Either the formless soul the  innermost self, witnesses the waking or dream  or it does not see it at all.  It means the witness  is apart from the waking or dream. When the formless witness witnesses nothing, one calls it deep sleep. Thus, one has to become mentally aware of the existence of the formless witness of the three states, which is the formless soul, which is in the form of consciousness, to realize the fact that, there is no division. The whole experience of diversity (waking or dream) is a mere mirage created out of single stuff, which is consciousness. 

It is difficult to decide the truth on the waking entity, which is the false entity within the false experience. Therefore, it is necessary to rectify one’s observing base from form to formless to grasp the nondual truth. It takes time to make the faultless viewing and judging the worldview, but as one goes deeper reflecting on the formless witness (soul) as self, he reaches the faultless witnessing.  

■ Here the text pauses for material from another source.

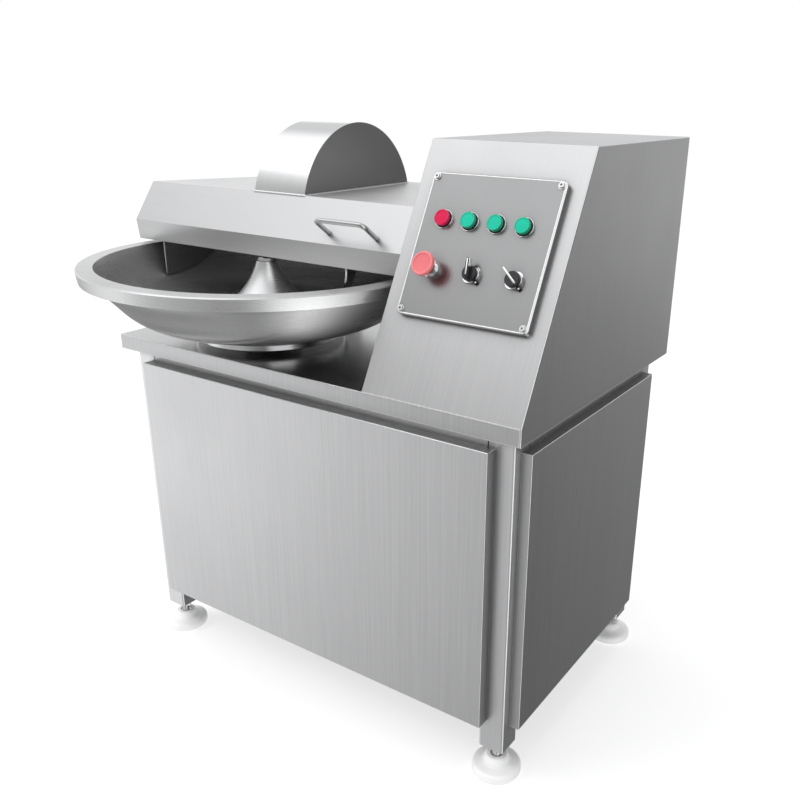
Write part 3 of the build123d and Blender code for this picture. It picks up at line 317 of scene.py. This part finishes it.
def streaks_by_face(n, tc, front, side):
    """Streaks across one axis on faces that look forward or up, and across another on faces that look sideways."""
    sep = n.node("ShaderNodeSeparateXYZ")
    n.link(tc.outputs["Normal"], sep.inputs[0])
    sideways = n.span(n.math("ABSOLUTE", sep.outputs[0]), 0.68, 0.74)
    got = []
    for u, v in zip(streaks(n, tc, front), streaks(n, tc, side)):
        m = n.node("ShaderNodeMix", data_type="FLOAT")
        n.link(sideways, m.inputs[0])
        n.link(u, m.inputs[2])
        n.link(v, m.inputs[3])
        got.append(m.outputs[0])
    return got


def fold_mask(n, tc, extra=()):
    """1 where a fold turns between the flat faces, 0 on the flats, whose directions are the axes and extra."""
    normal = tc.outputs["Normal"]
    sep = n.node("ShaderNodeSeparateXYZ")
    n.link(normal, sep.inputs[0])
    best = n.math("MAXIMUM", n.math("MAXIMUM", n.math("ABSOLUTE", sep.outputs[0]), n.math("ABSOLUTE", sep.outputs[1])), n.math("ABSOLUTE", sep.outputs[2]))
    for v in extra:
        best = n.math("MAXIMUM", best, n.vmath("DOT_PRODUCT", normal, v, out=1))
    return n.span(best, 0.80, 0.94, 1.0, 0.0, smooth=True)


def brushed(name, tone=0.62, rough=0.34, front="x", side="y", contrast=1.0, edge=0.0028, smudge=1.0, level_shade_and_gloss=None, flats=(), painted_side_shade=None, joint=(0.03, 0.75), edge_wear_and_highlight=0.8, painted_fold_line=0.95):
    """Brushed stainless sheet. The level-face pair is (tone, roughness) for level faces: the tone is painted light that
    makes the tops lighter or darker than the rest, the roughness is their own polish.
    """
    m, n, b, tc = material(name)
    a, mid, broad = streaks_by_face(n, tc, front, side)
    cloud = n.noise(tc.outputs["Object"], scale=3.2, detail=4, rough=0.55)
    lines = n.math("ADD", n.math("MULTIPLY", a, 0.55), n.math("ADD", n.math("MULTIPLY", mid, 0.33), n.math("MULTIPLY", broad, 0.12)))
    k = 0.055 * contrast
    col = n.ramp(lines, [(0.30, grey(tone * (1 - 2.2 * k))), (0.5, (tone, tone, tone * 1.003)), (0.70, grey(min(1, tone * (1 + 2.0 * k))))])
    dirt = n.span(cloud, 0.35, 0.75, 0.0, 0.06 * smudge)
    col = n.mix(dirt, col, (tone * 0.72, tone * 0.72, tone * 0.73, 1))
    # painted highlight: rounded edges and folds are drawn as pale lines (dark lines on the lid), in a part-diffuse grey
    edge_highlight = n.math("MAXIMUM", edge_mask(n, edge), fold_mask(n, tc, flats))
    # painted shade: faces looking along x, the side returns, take a darker tone
    if painted_side_shade:
        sep = n.node("ShaderNodeSeparateXYZ")
        n.link(tc.outputs["Normal"], sep.inputs[0])
        flank = n.span(n.math("ABSOLUTE", sep.outputs[0]), 0.93, 0.99)
        col = n.mix(flank, col, n.ramp(lines, [(0.30, grey(painted_side_shade * 0.9)), (0.70, grey(painted_side_shade * 1.08))]))
    # painted shade: joints, gaps and the undersides of overhangs are darkened towards near-black grey
    col = n.mix(n.math("MULTIPLY", painted_shade_mask(n, joint[0]), joint[1]), col, grey(0.055))
    edge_highlight = n.math("MULTIPLY", edge_highlight, edge_wear_and_highlight)
    col = n.mix(edge_highlight, col, grey(painted_fold_line))
    r = n.span(lines, 0.3, 0.7, rough * 0.82, rough * 1.2)
    r = n.math("ADD", r, n.span(cloud, 0.3, 0.75, -0.02, 0.05 * smudge))
    # painted light: level faces take their own tone, painting the tops lighter or darker, and their own roughness
    if level_shade_and_gloss:
        sep = n.node("ShaderNodeSeparateXYZ")
        n.link(tc.outputs["Normal"], sep.inputs[0])
        level = n.span(sep.outputs[2], 0.85, 0.95)
        level_shade_col = n.ramp(cloud, [(0.3, grey(level_shade_and_gloss[0] * 0.9)), (0.7, grey(level_shade_and_gloss[0] * 1.06))])
        col = n.mix(level, col, level_shade_col)
        r = n.node("ShaderNodeMix", data_type="FLOAT")
        n.link(level, r.inputs[0])
        n.link(n.math("ADD", n.span(lines, 0.3, 0.7, rough * 0.82, rough * 1.2), 0.0), r.inputs[2])
        n.link(n.math("ADD", n.span(lines, 0.3, 0.7, level_shade_and_gloss[1] * 0.85, level_shade_and_gloss[1] * 1.2), n.span(cloud, 0.4, 0.8, -0.01, 0.06)), r.inputs[3])
        r = r.outputs[0]
    n.link(col, b.inputs["Base Color"])
    # the painted edge lines turn part diffuse, so the lamps light them into highlights
    n.link(n.span(edge_highlight, 0.0, 1.0, 1.0, 0.35), b.inputs["Metallic"])
    r = n.math("SUBTRACT", r, n.math("MULTIPLY", edge_highlight, rough * 0.35))
    n.link(r, b.inputs["Roughness"])
    n.link(n.bump(lines, 0.22 * contrast, 0.00006), b.inputs["Normal"])
    return m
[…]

Advaita only means negation of duality. The soul, which is present in the form of consciousness, is ultimate truth or Brahman. The consciousness is the cause of the origin, maintenance, and withdrawal of the universe is Advaita (i.e. non-dual), it means that the consciousness transcends all conceptions, positive and negative. Nothing positive can ever be imagined or said about it.

The consciousness is existence absolute, awareness absolute.  Existence absolute means that consciousness is not unreal or non-existent. And it is not unconsciousness.  Nothing positive can be stated about consciousness.

In one of the Upanishads the disciple says to the Master: "Lord, tell me the nature of Atman". The Teacher remains silent. Again the question is asked, and again the answer is silence. By his silence the Teacher indicated that the nature of Atman is in inexplicable, indescribable and unimaginable.

The soul, the innermost self is the One without a second. There is not the least shadow of multiplicity in the soul, which is present in the form of consciousness."